══ Input data ══

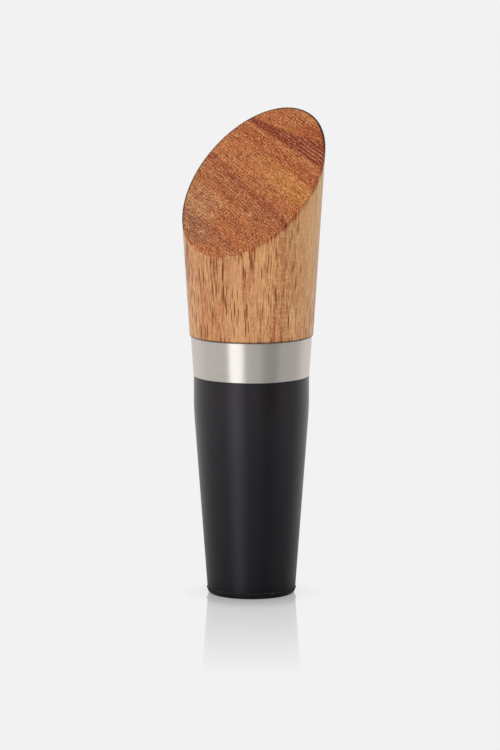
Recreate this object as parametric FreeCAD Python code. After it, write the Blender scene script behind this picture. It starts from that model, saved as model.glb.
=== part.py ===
# Bottle stopper with a slant-cut wooden handle, a steel collar and a moulded rubber plug.
# Millimetres, +Z up. The origin is the centre of the plug's flat base, on the axis of the stopper.
# The slanted cut faces the front (-Y): its low side is at -Y and its tall side at +Y.
import FreeCAD, Part
import math
import os

from FreeCAD import Placement, Rotation, Vector

# Rubber plug, from its flat base up to the collar
plug_height = 43.0        # base to the collar's lower edge
tip_diameter = 17.2       # body just above the base edge, passes into an 18.5 mm bottle mouth
plug_diameter = 22.5      # straight band below the collar
band_height = 6.4         # straight band, before the taper begins
band_blend_radius = 60.0  # soft turn from the band into the taper
base_edge_radius = 0.8    # rounded edge round the flat base
parting_height = 1.05     # where the two halves of the mould met
parting_proud = 0.15      # how far the parting lip stands out of the body
parting_thickness = 0.3   # the lip's height at its root
plug_top_radius = 0.25    # softened edge against the collar

# Steel collar, one taper with the handle
collar_height = 7.8
collar_foot_diameter = 22.6
collar_wall = 1.2         # at the lower edge, where it is thinnest
collar_edge_radius = 0.12
side_taper_deg = 3.66     # half-angle of the handle's and the collar's sides

# Wooden handle
handle_overhang = 0.22    # how far the wood stands out over the collar
cut_height = 80.25        # where the slanted cut crosses the axis
cut_slope_deg = 44.0
spare_length = 10.0       # of the turned blank above the cut's tall side, sawn off with it
cut_rim_radius = 0.3      # sanded rim of the cut
foot_edge_radius = 0.3    # eased lower edge, above the collar
glue_gap = 0.05           # round the tenon, inside the collar

# Steel core stud, pressed into the handle and moulded into the plug
stud_diameter = 5.0       # shank in the handle
stud_in_handle = 24.0     # length above the plug's top face
stud_nose_chamfer = 0.8
ring_depth = 0.35         # barbed rings cut into the shank
ring_pitch = 2.5
ring_count = 7
ring_start = 4.0          # first ring above the plug's top face
flange_diameter = 12.0    # bears on the tenon's end face
flange_thickness = 1.6
core_diameter = 6.0       # shank in the plug
anchor_diameter = 11.0    # discs that key the stud into the rubber
anchor_thickness = 2.0
anchor_heights = (10.0, 22.0)  # undersides of the discs, above the base
core_edge_radius = 0.4
drill_clearance = 0.6     # free depth above the stud's nose

tip_radius = tip_diameter / 2
plug_radius = plug_diameter / 2
collar_top = plug_height + collar_height
taper = math.tan(math.radians(side_taper_deg))
slope = math.tan(math.radians(cut_slope_deg))
collar_foot_radius = collar_foot_diameter / 2
collar_head_radius = collar_foot_radius + taper * collar_height
bore_radius = collar_foot_radius - collar_wall
tenon_radius = bore_radius - glue_gap
handle_foot_radius = collar_head_radius + handle_overhang
stud_radius = stud_diameter / 2
core_radius = core_diameter / 2
flange_radius = flange_diameter / 2
anchor_radius = anchor_diameter / 2
stud_top = plug_height + stud_in_handle


def corner_arc(before, corner, after, radius):
    """The arc that rounds a corner of an outline, with its two tangent points."""
    to_before = (before - corner).normalize()
    to_after = (after - corner).normalize()
    half_angle = to_before.getAngle(to_after) / 2
    reach = radius / math.tan(half_angle)
    start = corner + to_before * reach
    end = corner + to_after * reach
    bisector = (to_before + to_after).normalize()
    centre_distance = radius / math.sin(half_angle)
    middle = corner + bisector * (centre_distance - radius)
    return start, Part.Arc(start, middle, end), end


def turned(outline):
    """A solid of revolution about Z. The outline lists (radius, height) or (radius, height, rounding)."""
    corners = [Vector(point[0], 0, point[1]) for point in outline]
    roundings = [point[2] if len(point) > 2 else 0.0 for point in outline]
    edges = []
    starts = []
    ends = []
    arcs = []
    for index, corner in enumerate(corners):
        if roundings[index] > 0:
            before = corners[index - 1]
            after = corners[(index + 1) % len(corners)]
            start, arc, end = corner_arc(before, corner, after, roundings[index])
        else:
            start, arc, end = corner, None, corner
        starts.append(start)
        arcs.append(arc)
        ends.append(end)
    for index in range(len(corners)):
        following = (index + 1) % len(corners)
        if arcs[index]:
            edges.append(arcs[index].toShape())
        edges.append(Part.LineSegment(ends[index], starts[following]).toShape())
    face = Part.Face(Part.Wire(edges))
    return face.revolve(Vector(0, 0, 0), Vector(0, 0, 1), 360)


def plug_body():
    """The plug's outside: flat base, rounded edge, parting lip, long taper and a straight band."""
    taper_top = plug_height - band_height
    widening = (plug_radius - tip_radius) / (taper_top - parting_height)
    lip_half = parting_thickness / 2
    return turned([
        (0, 0),
        (tip_radius, 0, base_edge_radius),
        (tip_radius, parting_height - lip_half),
        (tip_radius + parting_proud, parting_height),
        (tip_radius + widening * lip_half, parting_height + lip_half),
        (plug_radius, taper_top, band_blend_radius),
        (plug_radius, plug_height, plug_top_radius),
        (0, plug_height),
    ])


def core_stud():
    """One turned steel piece: rings that hold in the wood, a flange, and two discs keyed into the rubber."""
    lower_end = anchor_heights[0]
    outline = [(0, lower_end)]
    for underside in anchor_heights:
        if underside > lower_end:
            outline.append((core_radius, underside))
        outline.append((anchor_radius, underside, core_edge_radius))
        outline.append((anchor_radius, underside + anchor_thickness, core_edge_radius))
        outline.append((core_radius, underside + anchor_thickness))
    outline += [
        (core_radius, plug_height - flange_thickness),
        (flange_radius, plug_height - flange_thickness, core_edge_radius),
        (flange_radius, plug_height),
        (stud_radius, plug_height),
    ]
    for ring in range(ring_count):
        foot = plug_height + ring_start + ring * ring_pitch
        outline += [
            (stud_radius, foot),
            (stud_radius - ring_depth, foot + ring_depth),
            (stud_radius, foot + ring_pitch - ring_depth),
        ]
    outline += [
        (stud_radius, stud_top - stud_nose_chamfer),
        (stud_radius - stud_nose_chamfer, stud_top),
        (0, stud_top),
    ]
    return turned(outline)


def rubber_plug(stud):
    """The rubber is moulded round the stud, so its inside is the stud's own shape."""
    return plug_body().cut(stud)


def steel_collar():
    """A tapered ring that slips over the handle's tenon."""
    return turned([
        (bore_radius, plug_height),
        (collar_foot_radius, plug_height, collar_edge_radius),
        (collar_head_radius, collar_top, collar_edge_radius),
        (bore_radius, collar_top),
    ])


def wooden_handle():
    """A turned cone with a tenon below, cut off on the slant, its rim sanded round and drilled for the stud."""
    cut_top = (cut_height + slope * (handle_foot_radius - taper * collar_top)) / (1 - slope * taper)
    blank_top = cut_top + spare_length
    blank = turned([
        (0, plug_height),
        (tenon_radius, plug_height),
        (tenon_radius, collar_top),
        (handle_foot_radius, collar_top, foot_edge_radius),
        (handle_foot_radius + taper * (blank_top - collar_top), blank_top),
        (0, blank_top),
    ])
    span = 4 * blank_top
    waste = Part.makeBox(span, span, span, Vector(-span / 2, -span / 2, 0))
    waste.Placement = Placement(Vector(0, 0, cut_height), Rotation(Vector(1, 0, 0), cut_slope_deg))
    handle = blank.cut(waste)
    normal = Vector(0, -math.sin(math.radians(cut_slope_deg)), math.cos(math.radians(cut_slope_deg)))
    cut_face = max(handle.Faces, key=lambda face: face.CenterOfMass.dot(normal))
    handle = handle.makeFillet(cut_rim_radius, cut_face.Edges)
    drilled = Part.makeCylinder(stud_radius, stud_in_handle + drill_clearance, Vector(0, 0, plug_height))
    return handle.cut(drilled)


def main():
    os.makedirs("parts", exist_ok=True)
    stud = core_stud()
    nodes = {
        "wooden_handle": wooden_handle(),
        "steel_collar": steel_collar(),
        "rubber_plug": rubber_plug(stud),
        "core_stud": stud,
    }
    for name, shape in nodes.items():
        solid = shape if shape.ShapeType == "Solid" else shape.Solids[0]
        solid.exportStep(f"parts/{name}.step")
        box = solid.BoundBox
        print(name, "valid", solid.isValid(), "solids", len(shape.Solids), "volume", round(solid.Volume, 2),
              "height", round(box.ZMin, 3), round(box.ZMax, 3), "width", round(box.XLength, 3))


main()
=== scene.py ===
# %% [markdown]
# # A bottle stopper in wood, steel and rubber
# This lesson dresses one small product: a turned wooden handle cut off on the slant, a brushed
# steel collar and a long black rubber plug. The construction comes from a packed CAD model, which
# is loaded first and never changed. Everything here is in metres, in the model's own frame: the
# plug's flat base lies on z = 0, and the low side of the slant faces -Y.

# %% Load the fixed frame
import bpy
import math
from types import SimpleNamespace
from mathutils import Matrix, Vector


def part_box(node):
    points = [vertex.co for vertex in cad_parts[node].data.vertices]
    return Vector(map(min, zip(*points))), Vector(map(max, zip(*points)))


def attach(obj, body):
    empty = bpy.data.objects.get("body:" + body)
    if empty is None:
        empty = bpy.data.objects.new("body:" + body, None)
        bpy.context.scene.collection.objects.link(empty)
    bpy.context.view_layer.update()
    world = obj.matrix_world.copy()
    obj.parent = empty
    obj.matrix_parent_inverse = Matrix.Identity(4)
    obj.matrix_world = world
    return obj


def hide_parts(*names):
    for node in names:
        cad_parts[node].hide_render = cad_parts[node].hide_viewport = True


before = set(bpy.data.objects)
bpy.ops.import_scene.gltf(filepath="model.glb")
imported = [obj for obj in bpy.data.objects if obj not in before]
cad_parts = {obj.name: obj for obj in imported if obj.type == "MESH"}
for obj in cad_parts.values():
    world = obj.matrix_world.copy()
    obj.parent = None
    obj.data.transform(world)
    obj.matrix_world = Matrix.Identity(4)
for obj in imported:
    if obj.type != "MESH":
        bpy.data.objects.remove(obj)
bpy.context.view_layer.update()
print("pieces of the CAD model:", sorted(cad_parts))

# %% [markdown]
# ## Sizes
# The main sizes are read from the frame, so the looks can't drift away from the construction.
# A box gives heights. A radius is the largest distance from the axis of a node's corners between
# two heights. What neither of them shows, such as a rounding or a slope, is written as a number
# beside the piece that has it.

# %% Read the sizes from the frame
mm = 0.001


def widest(node, low, high):
    """The largest distance from the axis, of a CAD node's corners between two heights."""
    corners = [corner.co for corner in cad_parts[node].data.vertices]
    return max(corner.xy.length for corner in corners if low <= corner.z <= high)


def narrowest(node):
    """The smallest distance from the axis of a CAD node's corners, such as the bore of a ring."""
    return min(corner.co.xy.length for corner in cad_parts[node].data.vertices)


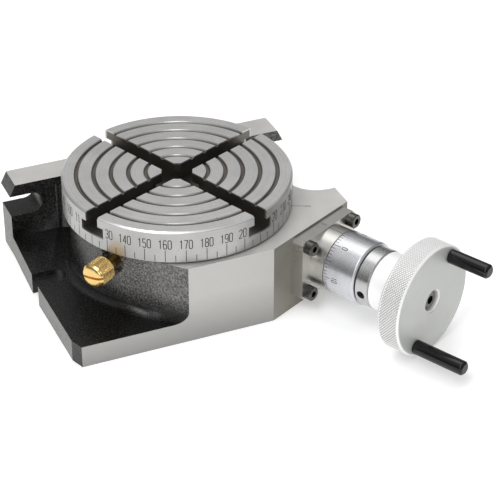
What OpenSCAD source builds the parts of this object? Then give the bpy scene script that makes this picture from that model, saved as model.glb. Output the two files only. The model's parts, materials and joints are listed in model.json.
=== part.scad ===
// Small rotary indexing table: a T-slotted disc on a cast base, turned by a worm and
// worm wheel from a knurled handwheel. Millimetres. The origin is on the underside of
// the base, on the axis of the table. X runs along the machined front face, Y points to
// the back flange, Z is up.

/* [Table] */
// Diameter of the table disc
table_d = 110; // [104:0.5:112]
// Thickness of the table disc
table_t = 16; // [14:0.5:20]
// Number of ring grooves in the top
groove_count = 5; // [0:1:5]
// Distance from one ring groove to the next
groove_pitch = 8.24; // [7:0.01:8.5]
// Radius of the innermost ring groove
groove_r0 = 14.9; // [13:0.1:15]
// Width of a ring groove
groove_w = 2; // [1:0.1:2.5]
// Depth of a ring groove
groove_depth = 1.2; // [0.6:0.1:1.5]
// Diameter of the plain centre hole
centre_hole_d = 14.8; // [12:0.2:17]
// Angle of the first T-slot from the X axis
slot_angle = 23; // [0:1:89]

/* [T-slots] */
// Width of the neck of a T-slot
neck_w = 8; // [6:0.5:10]
// Width of the wide part of a T-slot
tee_w = 14.5; // [12:0.5:16]
// Depth of the neck
neck_depth = 5; // [4:0.5:6]
// Height of the wide part
tee_h = 5.5; // [4:0.5:6]

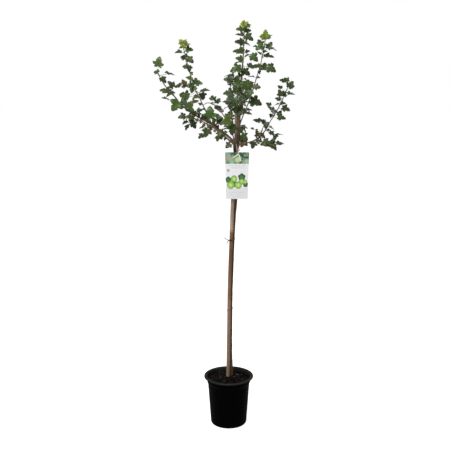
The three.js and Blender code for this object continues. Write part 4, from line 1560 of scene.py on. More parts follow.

═══

### [Your objective]
Starting at the top of the data above, repeat every line exactly until the line containing "glue_gap = 0.05" has been given, then stop.

### [The answer]
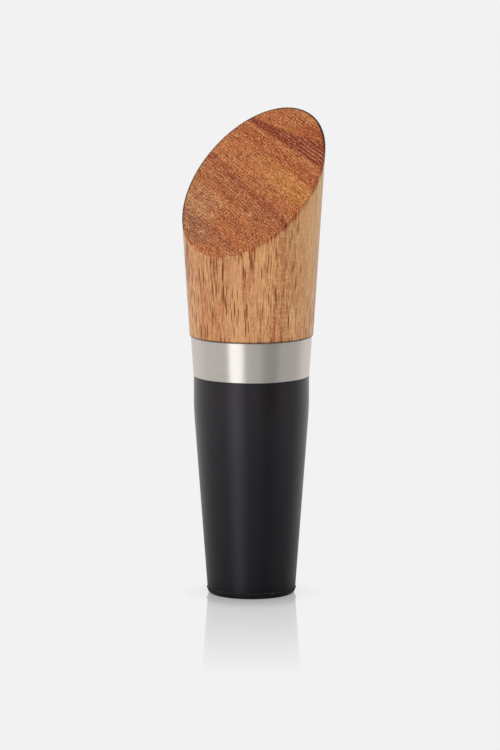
Recreate this object as parametric FreeCAD Python code. After it, write the Blender scene script behind this picture. It starts from that model, saved as model.glb.
=== part.py ===
# Bottle stopper with a slant-cut wooden handle, a steel collar and a moulded rubber plug.
# Millimetres, +Z up. The origin is the centre of the plug's flat base, on the axis of the stopper.
# The slanted cut faces the front (-Y): its low side is at -Y and its tall side at +Y.
import FreeCAD, Part
import math
import os

from FreeCAD import Placement, Rotation, Vector

# Rubber plug, from its flat base up to the collar
plug_height = 43.0        # base to the collar's lower edge
tip_diameter = 17.2       # body just above the base edge, passes into an 18.5 mm bottle mouth
plug_diameter = 22.5      # straight band below the collar
band_height = 6.4         # straight band, before the taper begins
band_blend_radius = 60.0  # soft turn from the band into the taper
base_edge_radius = 0.8    # rounded edge round the flat base
parting_height = 1.05     # where the two halves of the mould met
parting_proud = 0.15      # how far the parting lip stands out of the body
parting_thickness = 0.3   # the lip's height at its root
plug_top_radius = 0.25    # softened edge against the collar

# Steel collar, one taper with the handle
collar_height = 7.8
collar_foot_diameter = 22.6
collar_wall = 1.2         # at the lower edge, where it is thinnest
collar_edge_radius = 0.12
side_taper_deg = 3.66     # half-angle of the handle's and the collar's sides

# Wooden handle
handle_overhang = 0.22    # how far the wood stands out over the collar
cut_height = 80.25        # where the slanted cut crosses the axis
cut_slope_deg = 44.0
spare_length = 10.0       # of the turned blank above the cut's tall side, sawn off with it
cut_rim_radius = 0.3      # sanded rim of the cut
foot_edge_radius = 0.3    # eased lower edge, above the collar
glue_gap = 0.05           # round the tenon, inside the collar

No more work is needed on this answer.